There’s another question I hear often. When is Wilson coming?
I’ve decided to spare you the theatrics and just say it: we got good news! I received an e-mail from the embassy yesterday letting us know that Wilson’s visa petition has been approved. I was at work, my afternoon 10-minute break, when I read the e-mail and I immediately started crying. Nearly sobbing actually. The patients in the rooms next to the break room were probably a little concerned. But I was just so happy, so relieved. I miss Wilson immensely, a continuous ache. I’m so grateful for our one week together each month but the weeks apart, the travel, the uncertainty, it was all starting to wear me down.

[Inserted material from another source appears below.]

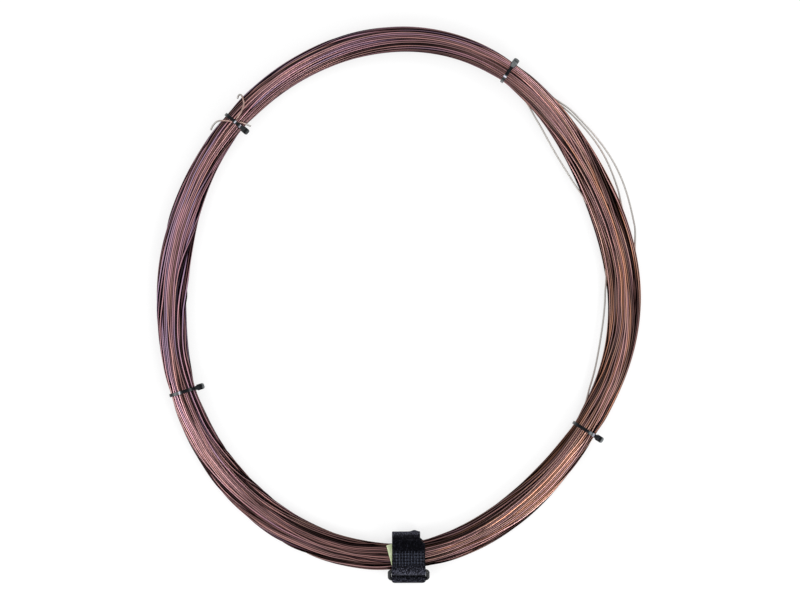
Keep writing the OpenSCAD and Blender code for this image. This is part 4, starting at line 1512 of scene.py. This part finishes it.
class COIL_OT_spring_loose_turns(Operator):
    """Draw the turns that have sprung clear, and the wire's free end"""

    bl_idname = "coil.spring_loose_turns"
    bl_label = "Draw loose turns and wire end"

    def execute(self, context):
        sizes, finish = context.scene.coil_sizes, context.scene.coil_finish
        copper = tarnished_copper("copper_wire_loose", finish, loose=True)
        for piece in (
            draw_wires("sprung_turns", "loose_turns", loose_turn_routes(sizes), sizes, copper),
            draw_wires("free_end", "wire_end", wire_end_routes(sizes), sizes, copper),
        ):
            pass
        return {"FINISHED"}


class COIL_OT_draw_ties(Operator):
    """Draw the four cable ties with their heads and trimmed tails"""

    bl_idname = "coil.draw_ties"
    bl_label = "Draw the cable ties"

    def execute(self, context):
        sizes, ties = context.scene.coil_sizes, context.scene.tie_sizes
        nylon = tie_nylon(context.scene.coil_finish)
        for name, binding, side, past, slope in (
            ("upper_right", UPPER_RIGHT, 1, -0.4 * MM, 34),
            ("upper_left", UPPER_LEFT, -1, 2.8 * MM, 18),
            ("lower_left", LOWER_LEFT, -1, 4.1 * MM, 18),
            ("lower_right", LOWER_RIGHT, 1, 3.3 * MM, 18),
        ):
            draw_tie(name, binding, side, past, slope, TIE_SHEEN_MARKS[binding], sizes, ties, nylon)
        return {"FINISHED"}


class COIL_OT_draw_strap(Operator):
    """Draw the hook-and-loop strap, its pads and its buckle"""

    bl_idname = "coil.draw_strap"
    bl_label = "Draw the strap and buckle"

    def execute(self, context):
        scene = context.scene
        sizes, strap, finish = scene.coil_sizes, scene.strap_sizes, scene.coil_finish
        route = draw_strap(sizes, strap, strap_cloth(finish))
        draw_hook_pad(route, strap, hook_plastic(finish))
        draw_pile(route, strap, sizes.seed, pile_thread(finish))
        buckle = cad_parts["strap_buckle"]
        plastic = buckle_plastic(finish)
        for slot in buckle.material_slots:
            slot.material = plastic
        return {"FINISHED"}


class COIL_OT_draw_slip(Operator):
    """Draw the slip of paper caught under the strap"""

    bl_idname = "coil.draw_slip"
    bl_label = "Draw the paper slip"

    def execute(self, context):
        draw_slip(context.scene.coil_sizes, slip_paper(context.scene.coil_finish))
        return {"FINISHED"}


# Each lamp: its setting, azimuth and elevation in degrees, and size in metres
LAMPS = (("key", -52, 30, 0.6), ("side", 212, 32, 0.6), ("back", 45, 32, 0.45))
LAMP_REACH = 1.3
FLOOR_REACH = 3.0
# The point that the camera looks straight down on, at the height of the bundle's widest place
CAMERA_TARGET = (0.87 * MM, -0.33 * MM, 6.5 * MM)


class COIL_OT_set_stage(Operator):
    """Set the floor, the lamps and the camera"""

    bl_idname = "coil.set_stage"
    bl_label = "Set the stage"

    def execute(self, context):
        stage = context.scene.coil_stage
        self.lay_floor(stage)
        self.light_room(context.scene, stage)
        for name, azimuth, elevation, size in LAMPS:
            self.hang_lamp(f"{name}_lamp", getattr(stage, name), azimuth, elevation, size)
        self.set_camera(context.scene, stage)
        return {"FINISHED"}

    def lay_floor(self, stage):
        mesh = bpy.data.meshes.new("studio_floor")
        sides = ((-1, -1), (1, -1), (1, 1), (-1, 1))
        corners = [(FLOOR_REACH * x, FLOOR_REACH * y, 0) for x, y in sides]
        mesh.from_pydata(corners, [], [(0, 1, 2, 3)])
        mesh.materials.append(floor_white(stage))
        floor = bpy.data.objects.new("studio_floor", mesh)
        bpy.context.scene.collection.objects.link(floor)

    def light_room(self, scene, stage):
        world = bpy.data.worlds.new("studio_room")
        world.use_nodes = True
        background = world.node_tree.nodes["Background"]
        background.inputs["Color"].default_value = (1, 1, 1, 1)
        background.inputs["Strength"].default_value = stage.room
        scene.world = world

    def hang_lamp(self, name, power, azimuth, elevation, size):
        lamp = bpy.data.lights.new(name, "AREA")
        lamp.energy, lamp.size, lamp.shape = power, size, "SQUARE"
        holder = bpy.data.objects.new(name, lamp)
        rise = math.radians(elevation)
        toward = Vector((*turned(math.cos(rise), azimuth), math.sin(rise)))
        holder.location = LAMP_REACH * toward
        holder.rotation_euler = toward.to_track_quat("Z", "Y").to_euler()
        bpy.context.scene.collection.objects.link(holder)

    def set_camera(self, scene, stage):
        """Straight above the coil, at the height of the bundle's widest place."""
        lens = bpy.data.cameras.new("camera")
        lens.sensor_width = 36
        lens.lens = lens.sensor_width * stage.camera_height / stage.view_width
        camera = bpy.data.objects.new("camera", lens)
        x, y, height = CAMERA_TARGET
        camera.location = (x, y, stage.camera_height + height)
        scene.collection.objects.link(camera)
        scene.camera = camera
        scene.view_settings.view_transform = "Standard"


class COIL_PT_panel(Panel):
    """Sizes, finishes and steps of the wire coil"""

    bl_idname = "COIL_PT_panel"
    bl_label = "Wire coil"
    bl_space_type = "VIEW_3D"
    bl_region_type = "UI"
    bl_category = "Wire coil"

    def draw(self, context):
        for group in ("coil_sizes", "tie_sizes", "strap_sizes", "coil_finish", "coil_stage"):
            settings = getattr(context.scene, group)
            box = self.layout.box()
            for name in settings.__annotations__:
                box.prop(settings, name)
        for step in STEPS:
            self.layout.operator(step.bl_idname)


GROUPS = {
    "coil_sizes": CoilSizes,
    "tie_sizes": TieSizes,
    "strap_sizes": StrapSizes,
    "coil_finish": CoilFinish,
    "coil_stage": CoilStage,
}
STEPS = (
    COIL_OT_set_stage,
    COIL_OT_lay_turns,
    COIL_OT_spring_loose_turns,
    COIL_OT_draw_ties,
    COIL_OT_draw_strap,
    COIL_OT_draw_slip,
)
CLASSES = (*GROUPS.values(), *STEPS, COIL_PT_panel)


def register():
    for kind in CLASSES:
        bpy.utils.register_class(kind)
    for name, kind in GROUPS.items():
        setattr(bpy.types.Scene, name, PointerProperty(type=kind))


def unregister():
    for name in GROUPS:
        delattr(bpy.types.Scene, name)
    for kind in reversed(CLASSES):
        bpy.utils.unregister_class(kind)


def main():
    register()
    bpy.ops.coil.set_stage()
    bpy.ops.coil.lay_turns()
    bpy.ops.coil.spring_loose_turns()
    bpy.ops.coil.draw_ties()
    bpy.ops.coil.draw_strap()
    bpy.ops.coil.draw_slip()


if __name__ == "__main__":
    main()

So what does this mean? I wish we knew exactly when the process would be completely finished but all we really know is that the initial review, the longest step in the process, is now over. Up next are Wilson’s medical exam, fingerprinting, any additional documentation they need, and the interview. How long will all that take? Any guess would be just that, a guess. Maybe 2 months? 3? We don’t really know. What I do know is that our hope was renewed just when we needed it most. Just when discouragement was finding a foothold, when doubt was creeping in and causing me to question everything. That’s what this weekend is about, you know. Today is Good Friday, a day when the world lost hope, when the man who was supposed to be the savior of the world died a criminal’s death. The day literally turned black as night. The spirits of the hopeful were discouraged, disappointed, crushed. Maybe Jesus wasn’t who he said he was after all.
But God doesn’t abandon us there in the dark. No matter how deep our despair, no matter how discouraged or abandoned we feel, no matter how dark the Friday, Sunday’s a comin’. Now that’s good news. That’s real hope.